-------- RECORDS FOR THIS TASK --------

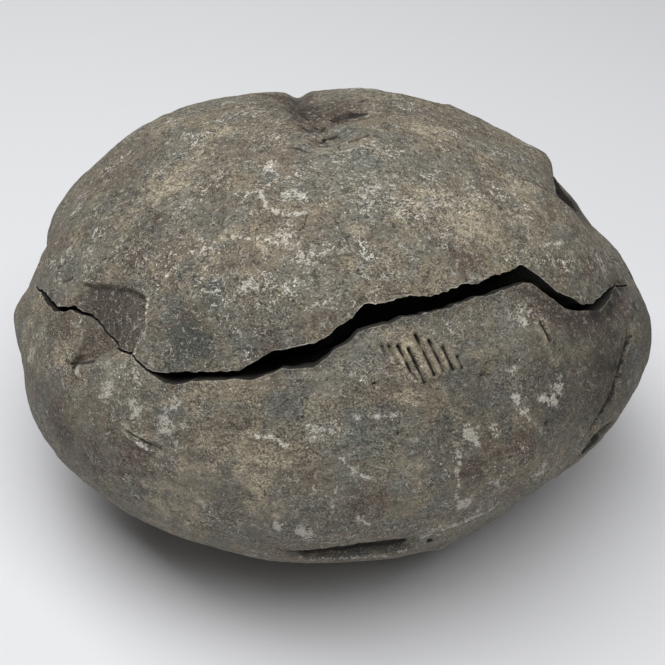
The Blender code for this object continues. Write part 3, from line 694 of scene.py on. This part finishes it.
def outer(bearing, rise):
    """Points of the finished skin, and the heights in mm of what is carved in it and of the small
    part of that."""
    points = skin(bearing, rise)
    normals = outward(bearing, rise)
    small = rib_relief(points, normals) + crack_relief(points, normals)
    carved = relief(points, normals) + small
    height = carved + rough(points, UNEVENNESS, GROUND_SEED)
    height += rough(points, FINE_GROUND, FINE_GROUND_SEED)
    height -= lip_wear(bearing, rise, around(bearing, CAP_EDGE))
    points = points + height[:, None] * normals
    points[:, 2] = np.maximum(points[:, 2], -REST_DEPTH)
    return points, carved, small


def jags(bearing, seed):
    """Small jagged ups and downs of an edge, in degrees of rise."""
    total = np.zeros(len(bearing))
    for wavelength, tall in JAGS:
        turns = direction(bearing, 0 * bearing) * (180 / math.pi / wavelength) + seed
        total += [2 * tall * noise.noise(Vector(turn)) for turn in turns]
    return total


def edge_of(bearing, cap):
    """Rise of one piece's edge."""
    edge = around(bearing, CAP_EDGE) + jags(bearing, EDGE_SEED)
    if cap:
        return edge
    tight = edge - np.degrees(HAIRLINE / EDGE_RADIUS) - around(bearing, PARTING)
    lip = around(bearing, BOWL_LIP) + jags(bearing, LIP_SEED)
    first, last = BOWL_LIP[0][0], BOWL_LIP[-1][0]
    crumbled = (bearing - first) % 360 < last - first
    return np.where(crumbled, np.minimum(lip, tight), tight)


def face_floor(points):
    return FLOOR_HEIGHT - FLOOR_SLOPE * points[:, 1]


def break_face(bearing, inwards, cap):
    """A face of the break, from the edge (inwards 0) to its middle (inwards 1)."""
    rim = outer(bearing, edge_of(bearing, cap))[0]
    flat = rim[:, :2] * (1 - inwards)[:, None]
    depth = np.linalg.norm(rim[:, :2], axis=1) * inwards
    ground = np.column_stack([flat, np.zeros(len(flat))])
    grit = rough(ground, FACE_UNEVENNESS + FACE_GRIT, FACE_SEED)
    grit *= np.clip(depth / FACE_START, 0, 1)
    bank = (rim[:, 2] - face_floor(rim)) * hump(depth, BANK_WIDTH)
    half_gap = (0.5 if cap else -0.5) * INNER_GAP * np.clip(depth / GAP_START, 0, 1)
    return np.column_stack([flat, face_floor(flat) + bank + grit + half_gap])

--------
-------- RECORDS FOR THIS TASK --------

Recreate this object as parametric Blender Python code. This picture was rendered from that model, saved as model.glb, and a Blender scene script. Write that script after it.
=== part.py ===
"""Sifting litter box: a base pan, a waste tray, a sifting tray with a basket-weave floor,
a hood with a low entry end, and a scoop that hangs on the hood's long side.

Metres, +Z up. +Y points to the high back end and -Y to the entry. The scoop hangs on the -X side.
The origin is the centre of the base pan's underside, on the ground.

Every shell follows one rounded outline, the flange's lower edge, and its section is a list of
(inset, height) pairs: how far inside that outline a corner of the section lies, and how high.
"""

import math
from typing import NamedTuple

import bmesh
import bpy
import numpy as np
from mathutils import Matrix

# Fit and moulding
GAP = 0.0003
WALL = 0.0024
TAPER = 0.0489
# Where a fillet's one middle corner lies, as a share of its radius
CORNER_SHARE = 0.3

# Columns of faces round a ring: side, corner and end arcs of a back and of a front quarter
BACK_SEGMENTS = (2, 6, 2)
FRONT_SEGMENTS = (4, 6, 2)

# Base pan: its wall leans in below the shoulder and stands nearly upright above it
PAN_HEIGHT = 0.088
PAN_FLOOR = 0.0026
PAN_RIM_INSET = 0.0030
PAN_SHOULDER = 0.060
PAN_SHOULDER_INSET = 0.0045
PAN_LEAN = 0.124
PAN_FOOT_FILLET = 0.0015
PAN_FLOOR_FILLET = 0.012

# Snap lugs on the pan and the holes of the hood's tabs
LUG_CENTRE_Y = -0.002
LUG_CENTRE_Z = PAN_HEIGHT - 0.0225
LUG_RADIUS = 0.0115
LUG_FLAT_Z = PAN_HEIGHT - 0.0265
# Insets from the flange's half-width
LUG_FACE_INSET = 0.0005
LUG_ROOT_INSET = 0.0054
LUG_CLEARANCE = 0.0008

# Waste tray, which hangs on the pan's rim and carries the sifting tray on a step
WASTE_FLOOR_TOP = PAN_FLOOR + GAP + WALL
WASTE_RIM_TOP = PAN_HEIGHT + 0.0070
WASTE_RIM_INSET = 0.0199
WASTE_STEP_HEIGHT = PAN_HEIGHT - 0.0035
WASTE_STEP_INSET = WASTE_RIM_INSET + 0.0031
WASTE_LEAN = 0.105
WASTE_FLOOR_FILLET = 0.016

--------

# TASK DESCRIPTION:
From the line containing "The Blender code" down to the line containing "return total" in the material above, reproduce every line exactly, including the two end lines.

# FULL OUTPUT:
The Blender code for this object continues. Write part 3, from line 694 of scene.py on. This part finishes it.
def outer(bearing, rise):
    """Points of the finished skin, and the heights in mm of what is carved in it and of the small
    part of that."""
    points = skin(bearing, rise)
    normals = outward(bearing, rise)
    small = rib_relief(points, normals) + crack_relief(points, normals)
    carved = relief(points, normals) + small
    height = carved + rough(points, UNEVENNESS, GROUND_SEED)
    height += rough(points, FINE_GROUND, FINE_GROUND_SEED)
    height -= lip_wear(bearing, rise, around(bearing, CAP_EDGE))
    points = points + height[:, None] * normals
    points[:, 2] = np.maximum(points[:, 2], -REST_DEPTH)
    return points, carved, small


def jags(bearing, seed):
    """Small jagged ups and downs of an edge, in degrees of rise."""
    total = np.zeros(len(bearing))
    for wavelength, tall in JAGS:
        turns = direction(bearing, 0 * bearing) * (180 / math.pi / wavelength) + seed
        total += [2 * tall * noise.noise(Vector(turn)) for turn in turns]
    return total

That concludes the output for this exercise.